Data shown

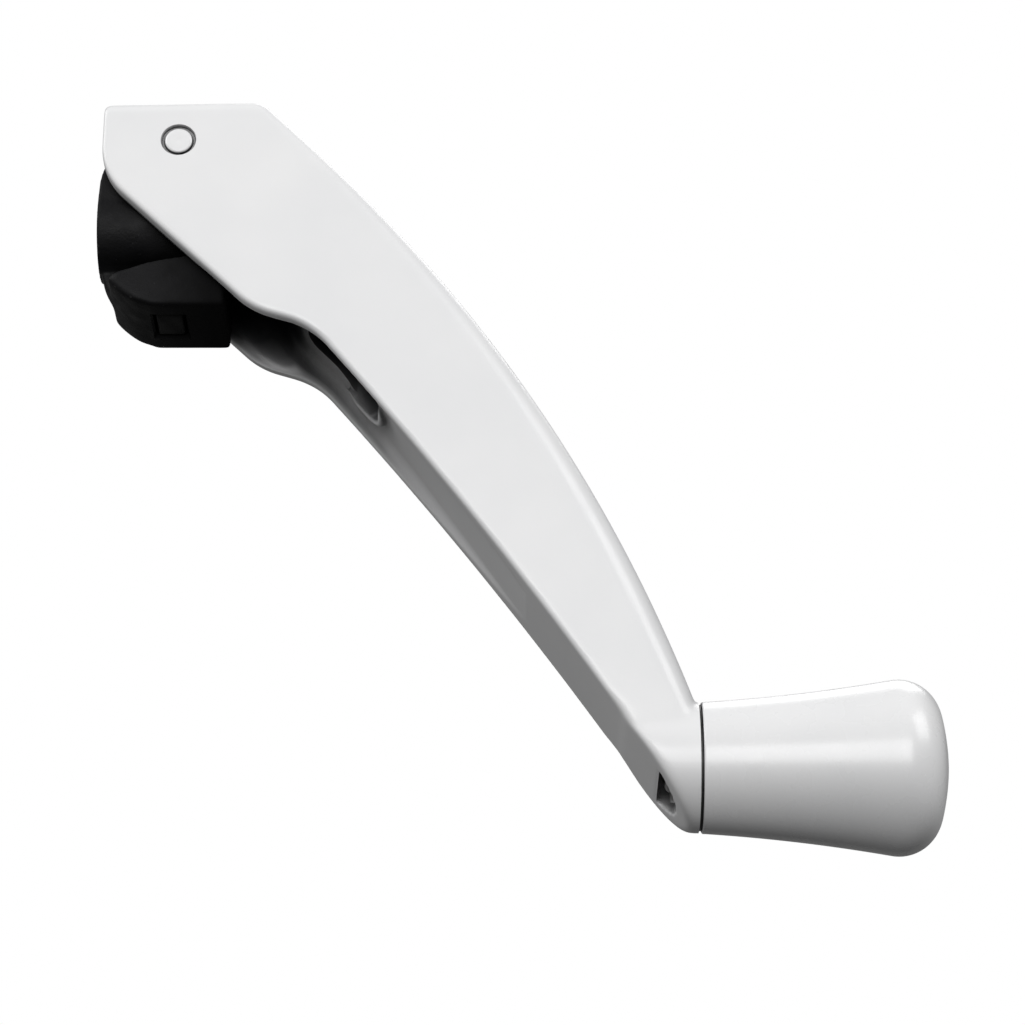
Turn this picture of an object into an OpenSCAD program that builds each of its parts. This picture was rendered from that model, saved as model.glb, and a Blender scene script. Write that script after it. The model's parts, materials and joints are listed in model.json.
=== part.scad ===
// Folding window crank handle: a cast arm that folds over a splined hub, with a free-spinning knob.
// Millimetres. X runs out from the window along the operator shaft, Z is up, Y is across the arm.
// The origin is the centre of the hub mouth, on the axis of the operator shaft.

/* [Arm] */
// Width across the two cheeks at the hub end
arm_w = 20.6; // [19.6:0.2:22]
// Width of the flat sides where they reach the knob boss
arm_end_w = 16.3; // [15.4:0.1:16.8]
// Gap between the two cheeks
cheek_gap = 15.0; // [14.8:0.1:15.4]
// Height of the flat top of the arm over the shaft axis, at the window end
arm_top = 17.1; // [16.6:0.1:17.8]
// Set-back of the arm's window end from the hub mouth
arm_start = 0.6; // [0.4:0.1:1.2]
// Rounding along the back at the hub end
back_r_hub = 2.0; // [1.2:0.1:3]
// Rounding along the back at the knob end
back_r_knob = 5.2; // [4:0.1:6]
// Depth of the open channel along the underside, beside the slot
channel_d = 1.8; // [1.4:0.1:2]

/* [Crank] */
// Crank radius, shaft axis to knob axis
crank_r = 84.2; // [84:0.1:84.6]
// Distance of the pivot pin from the hub mouth
pin_x = 11.8; // [11.6:0.1:12]
// Height of the pivot pin over the shaft axis
pin_z = 10.4; // [10.3:0.1:10.5]
// Largest fold of the arm towards the window, degrees
fold_max = 45; // [40:1:45]

/* [Hub] */
// Hub barrel diameter at the mouth
barrel_d = 14.4; // [13.8:0.1:14.5]
// Hub barrel diameter at the closed end
barrel_end_d = 13.8; // [13.2:0.1:14]
// Length of the hub along the shaft
hub_len = 19.1; // [18.8:0.1:19.2]
// Width of the square block under the barrel
block_w = 14.4; // [14:0.1:14.5]
// Depth of the block's flat underside below the shaft axis
block_z = 15; // [14.6:0.1:15]
// Operator shaft nominal spline diameter, 11/32 inch
spline_d = 8.73; // [8.5:0.01:8.9]
// Number of spline teeth
spline_n = 20; // [18:1:22]
// Depth of the splined socket
socket_len = 14; // [12:0.5:15]

/* [Pin] */
// Pivot pin diameter
pin_d = 4.1; // [3.8:0.1:4.4]
// Countersink diameter round the pin ends
pin_ring_d = 5.1; // [4.8:0.1:5.6]
// Thickness of each friction washer
washer_t = 0.6; // [0.5:0.1:0.7]
// Outside diameter of the bush the pin turns in
bush_d = 6; // [5.8:0.1:6.2]

/* [Knob] */
// Knob diameter at the seam
knob_base_d = 18.2; // [18:0.1:18.6]
// Length of the knob
knob_len = 34; // [32:0.1:36]
// Flare angle where the knob leaves the seam
knob_flare = 3.6; // [3:0.2:5]
// Position of the arm's end face along the shaft direction
boss_face = 86.5; // [86.3:0.1:86.7]
// Boss diameter at the seam
boss_d = 18; // [17.6:0.1:18.2]
// Stud diameter
stud_d = 5; // [4.6:0.1:5.4]
// Diameter of the pocket round the riveted tail of the stud
rivet_recess_d = 12.6; // [12:0.1:13]

/* [Hidden] */

white = [0.93, 0.93, 0.94];
black = [0.07, 0.07, 0.075];
steel = [0.72, 0.72, 0.74];
smoke = [0.2, 0.2, 0.21];
tan_nylon = [0.82, 0.79, 0.7];

// Running clearance, a margin that lets a cut break cleanly through a face, and a small overlap
slip = 0.05;
over = 1;
sink = 0.01;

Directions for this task
Restate the whole of the material exactly.

Full response
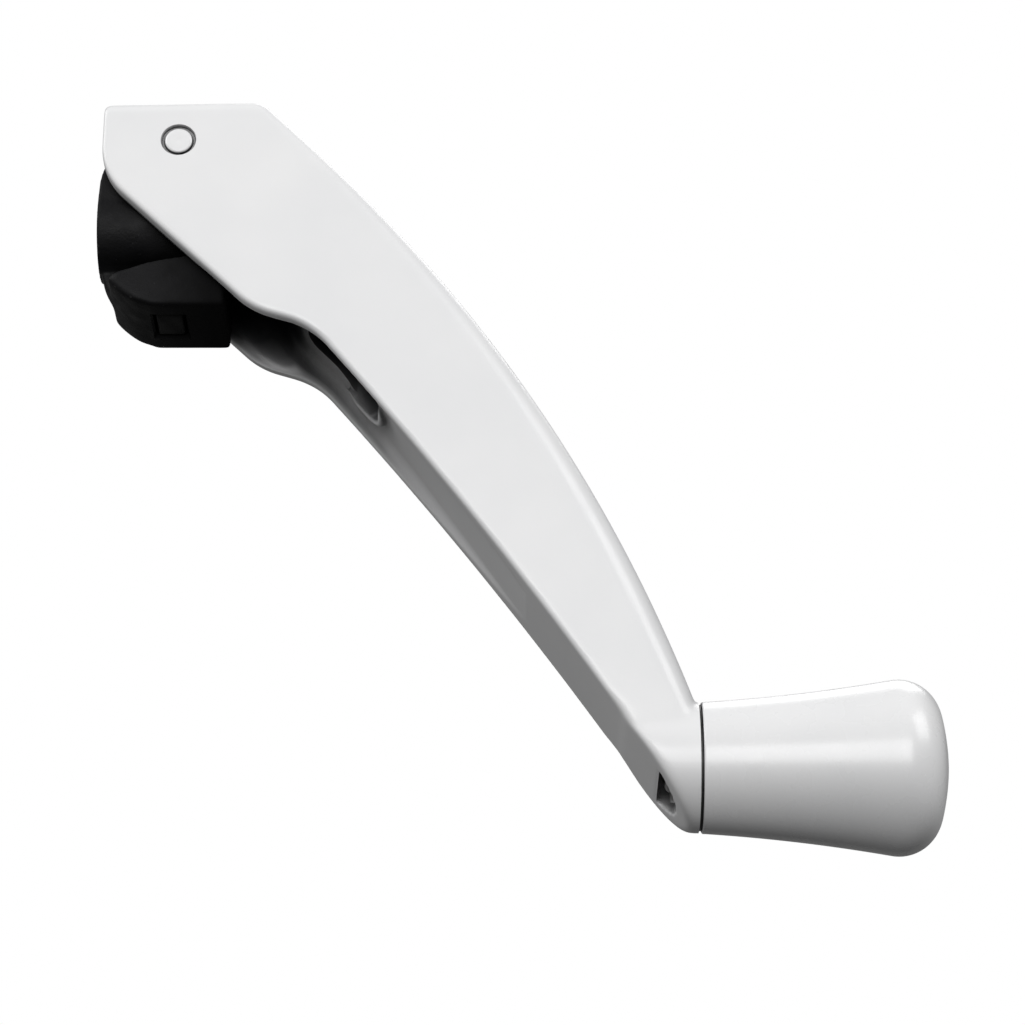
Turn this picture of an object into an OpenSCAD program that builds each of its parts. This picture was rendered from that model, saved as model.glb, and a Blender scene script. Write that script after it. The model's parts, materials and joints are listed in model.json.
=== part.scad ===
// Folding window crank handle: a cast arm that folds over a splined hub, with a free-spinning knob.
// Millimetres. X runs out from the window along the operator shaft, Z is up, Y is across the arm.
// The origin is the centre of the hub mouth, on the axis of the operator shaft.

/* [Arm] */
// Width across the two cheeks at the hub end
arm_w = 20.6; // [19.6:0.2:22]
// Width of the flat sides where they reach the knob boss
arm_end_w = 16.3; // [15.4:0.1:16.8]
// Gap between the two cheeks
cheek_gap = 15.0; // [14.8:0.1:15.4]
// Height of the flat top of the arm over the shaft axis, at the window end
arm_top = 17.1; // [16.6:0.1:17.8]
// Set-back of the arm's window end from the hub mouth
arm_start = 0.6; // [0.4:0.1:1.2]
// Rounding along the back at the hub end
back_r_hub = 2.0; // [1.2:0.1:3]
// Rounding along the back at the knob end
back_r_knob = 5.2; // [4:0.1:6]
// Depth of the open channel along the underside, beside the slot
channel_d = 1.8; // [1.4:0.1:2]

/* [Crank] */
// Crank radius, shaft axis to knob axis
crank_r = 84.2; // [84:0.1:84.6]
// Distance of the pivot pin from the hub mouth
pin_x = 11.8; // [11.6:0.1:12]
// Height of the pivot pin over the shaft axis
pin_z = 10.4; // [10.3:0.1:10.5]
// Largest fold of the arm towards the window, degrees
fold_max = 45; // [40:1:45]

/* [Hub] */
// Hub barrel diameter at the mouth
barrel_d = 14.4; // [13.8:0.1:14.5]
// Hub barrel diameter at the closed end
barrel_end_d = 13.8; // [13.2:0.1:14]
// Length of the hub along the shaft
hub_len = 19.1; // [18.8:0.1:19.2]
// Width of the square block under the barrel
block_w = 14.4; // [14:0.1:14.5]
// Depth of the block's flat underside below the shaft axis
block_z = 15; // [14.6:0.1:15]
// Operator shaft nominal spline diameter, 11/32 inch
spline_d = 8.73; // [8.5:0.01:8.9]
// Number of spline teeth
spline_n = 20; // [18:1:22]
// Depth of the splined socket
socket_len = 14; // [12:0.5:15]

/* [Pin] */
// Pivot pin diameter
pin_d = 4.1; // [3.8:0.1:4.4]
// Countersink diameter round the pin ends
pin_ring_d = 5.1; // [4.8:0.1:5.6]
// Thickness of each friction washer
washer_t = 0.6; // [0.5:0.1:0.7]
// Outside diameter of the bush the pin turns in
bush_d = 6; // [5.8:0.1:6.2]

/* [Knob] */
// Knob diameter at the seam
knob_base_d = 18.2; // [18:0.1:18.6]
// Length of the knob
knob_len = 34; // [32:0.1:36]
// Flare angle where the knob leaves the seam
knob_flare = 3.6; // [3:0.2:5]
// Position of the arm's end face along the shaft direction
boss_face = 86.5; // [86.3:0.1:86.7]
// Boss diameter at the seam
boss_d = 18; // [17.6:0.1:18.2]
// Stud diameter
stud_d = 5; // [4.6:0.1:5.4]
// Diameter of the pocket round the riveted tail of the stud
rivet_recess_d = 12.6; // [12:0.1:13]

/* [Hidden] */

white = [0.93, 0.93, 0.94];
black = [0.07, 0.07, 0.075];
steel = [0.72, 0.72, 0.74];
smoke = [0.2, 0.2, 0.21];
tan_nylon = [0.82, 0.79, 0.7];

// Running clearance, a margin that lets a cut break cleanly through a face, and a small overlap
slip = 0.05;
over = 1;
sink = 0.01;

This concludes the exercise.